O PARAÍSO É BEM BACANA

O futebol é um desporto de paixões e de multidões! É uma verdade de La Palice mas que muitos ainda hoje se esquecem. Mas este desporto apaixonante não tem dado à estampa grandes livros. Em termos literários o que se tem publicado é muito pobre. Mas, na terra do samba e do futebol, surgiu agora um grande livro sobre a matéria. E a mistura do futebol com o terrorismo (económico, de influências, corrupto, mesquinho) pode dar um grande e notável romance.
Em O Paraíso é Bem Bacana, de André Sant'Anna, o terror brota na infância, cruel, na pobreza, cruel, na ignorância, cruel, no Brasil, cruel, no futebol amador, cruel, nos tempos da consciência do próprio fracasso e da fatalidade que nos engole, cruel, no futebol a profissionalizar-se, cruel, na sexualidade transtornada dos tempos da descoberta do corpo, cruel, esse terror que chega ao êxtase da morte entendida como ressureição, está inteiro, retratado, como nunca, neste romance deste excelente escritor brasileiro.

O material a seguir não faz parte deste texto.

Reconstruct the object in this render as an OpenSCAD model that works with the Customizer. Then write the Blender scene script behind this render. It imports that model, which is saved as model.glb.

O Paraíso é Bem Bacana parece uma novela de 500 páginas. Na verdade, é um imenso rio que corre na mesma direcção e com um só navegador (afogando-se aos poucos) - Mané dos Anjos, - personagem principal do livro, negro, pobre, sofrendo todas as humilhações imagináveis e inimagináveis. Pai desconhecido, mãe alcoólatra, irmãzinha entregue ao azar do desejo materno de que o corpo da filha renda algum trocado, Mané atravessa a infância, adolescência e juventude esquivando-se da violência física e moral. Fugindo aos jogos sexuais que, na verdade, são estupros subtilmente consentidos e testemunhados por uma gurizada que se orgulha em ser "filha da puta" e morar numa cidade "filha da puta" e destinada a uma existência "filha da puta" até ao final dos seus dias. Mané tinha tudo para ser uma estrela de futebol, do futebol brasileiro, um novo Ronaldinho. Mas o seu passado de miséria volta a apanhá-lo. Este é um romance notável, muito negro, devasso e bem amargo.
Ronaldinhos não são a regra, a regra são os Manés.
André Sant'Anna é um dos escritores mais promissores da sua geração. Nasceu em 1964, em Belo Horizonte. Tocou música e trabalhou como redactor de publicidade, antes de se dedicar à literatura. Além de "
O paraíso é bem bacana", escreveu os romances "Amor" (1998) e "Sexo" (1999) e a antologia "Amor e outras histórias" (2001). Os dois últimos estão publicados em Portugal na editora Cotovia. Desde 1993 que Sant'Anna vive em São Paulo.